Related lectures: Lecture 01. Strong models don't mean reliable execution · Lecture 02. What harness actually means Template files: templates/
Project 01. Prompt-Only vs. Rules-First: How Much Difference Does It Make
What You Do
Build a minimal Electron knowledge-base app shell — a window with a document list on the left, a Q&A panel on the right, and a local data directory. The task itself is not complex. What's complex is how you get the agent to complete it.
You run it twice. First time: just a prompt, no preparation. Second time: AGENTS.md, init.sh, feature_list.json pre-placed in the repo. Then compare.
This course scenario uses a short rediscovery/preparation interval as an example, not a fixed measured result.
Tools
- Claude Code or Codex (pick one, use it for both runs)
- Git (manage branches and compare)
- Node.js + Electron (project stack)
- A timer (record each run's duration)
Harness Mechanism
Minimal harness: AGENTS.md + init.sh + feature_list.json
Use the Checked-In Project
Repository path: projects/project-01/
| Directory | What it contains | How to use it |
|---|---|---|
starter/ | The weak-harness run.
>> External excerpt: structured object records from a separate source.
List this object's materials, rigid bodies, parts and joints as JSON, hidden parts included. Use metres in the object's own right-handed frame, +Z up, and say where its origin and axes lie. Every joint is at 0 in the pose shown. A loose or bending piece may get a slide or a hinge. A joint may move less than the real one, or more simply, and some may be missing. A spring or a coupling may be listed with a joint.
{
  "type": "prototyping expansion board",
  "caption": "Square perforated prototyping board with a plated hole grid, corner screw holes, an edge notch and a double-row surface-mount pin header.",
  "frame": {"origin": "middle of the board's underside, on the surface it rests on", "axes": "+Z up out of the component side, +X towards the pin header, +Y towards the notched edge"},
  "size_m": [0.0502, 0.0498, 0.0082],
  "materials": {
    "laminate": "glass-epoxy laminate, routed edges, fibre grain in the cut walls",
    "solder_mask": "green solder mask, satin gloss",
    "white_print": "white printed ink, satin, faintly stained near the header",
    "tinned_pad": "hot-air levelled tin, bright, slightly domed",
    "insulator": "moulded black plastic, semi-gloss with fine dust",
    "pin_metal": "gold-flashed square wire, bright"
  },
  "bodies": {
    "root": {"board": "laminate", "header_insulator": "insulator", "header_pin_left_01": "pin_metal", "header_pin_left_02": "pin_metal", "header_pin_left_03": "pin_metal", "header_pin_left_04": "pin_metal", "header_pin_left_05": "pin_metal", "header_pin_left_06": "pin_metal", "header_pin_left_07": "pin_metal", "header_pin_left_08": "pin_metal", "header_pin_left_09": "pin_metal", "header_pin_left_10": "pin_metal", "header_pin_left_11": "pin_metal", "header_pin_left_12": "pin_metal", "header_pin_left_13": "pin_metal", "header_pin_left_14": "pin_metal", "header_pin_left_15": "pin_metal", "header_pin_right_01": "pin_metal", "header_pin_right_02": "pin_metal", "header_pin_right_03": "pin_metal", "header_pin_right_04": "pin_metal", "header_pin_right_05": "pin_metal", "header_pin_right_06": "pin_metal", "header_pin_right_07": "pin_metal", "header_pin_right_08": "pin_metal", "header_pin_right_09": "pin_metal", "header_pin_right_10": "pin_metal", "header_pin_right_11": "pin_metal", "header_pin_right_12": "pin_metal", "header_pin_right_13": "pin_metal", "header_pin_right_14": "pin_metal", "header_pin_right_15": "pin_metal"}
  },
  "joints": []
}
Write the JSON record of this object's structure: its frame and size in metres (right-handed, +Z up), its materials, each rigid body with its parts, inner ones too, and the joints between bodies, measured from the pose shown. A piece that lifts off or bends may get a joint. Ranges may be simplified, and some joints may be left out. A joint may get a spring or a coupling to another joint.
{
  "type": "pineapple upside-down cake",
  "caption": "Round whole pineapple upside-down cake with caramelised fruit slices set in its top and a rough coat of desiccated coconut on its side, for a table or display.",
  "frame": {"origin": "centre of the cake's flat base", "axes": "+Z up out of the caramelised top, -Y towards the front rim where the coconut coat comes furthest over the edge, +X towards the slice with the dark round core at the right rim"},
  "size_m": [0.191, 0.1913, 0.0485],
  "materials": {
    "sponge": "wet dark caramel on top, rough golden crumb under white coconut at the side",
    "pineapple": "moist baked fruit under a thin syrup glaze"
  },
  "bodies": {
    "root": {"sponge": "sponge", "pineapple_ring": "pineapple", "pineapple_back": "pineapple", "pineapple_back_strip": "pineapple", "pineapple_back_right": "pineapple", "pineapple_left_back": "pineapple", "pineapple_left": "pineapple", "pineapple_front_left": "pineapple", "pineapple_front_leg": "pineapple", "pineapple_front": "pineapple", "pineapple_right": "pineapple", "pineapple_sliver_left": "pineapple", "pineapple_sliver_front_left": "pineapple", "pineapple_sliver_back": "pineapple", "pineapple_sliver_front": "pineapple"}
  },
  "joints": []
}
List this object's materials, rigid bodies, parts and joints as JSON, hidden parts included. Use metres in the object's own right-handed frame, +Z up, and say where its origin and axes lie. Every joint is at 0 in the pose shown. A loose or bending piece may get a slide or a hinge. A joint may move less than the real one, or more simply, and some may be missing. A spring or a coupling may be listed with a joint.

It has only task-prompt.md as the task description and no AGENTS.md or feature_list.json. | Give the prompt to your coding agent and measure what it completes without extra structure. |
solution/ | The same product slice with explicit harness artifacts: AGENTS.md, CLAUDE.md, init.sh, feature_list.json, and claude-progress.md. | Compare how the same task is made concrete through rules and verification evidence. |
The four concrete features are window launch, document list, question panel, and local data directory creation. Inspect solution/feature_list.json for the expected evidence for each feature.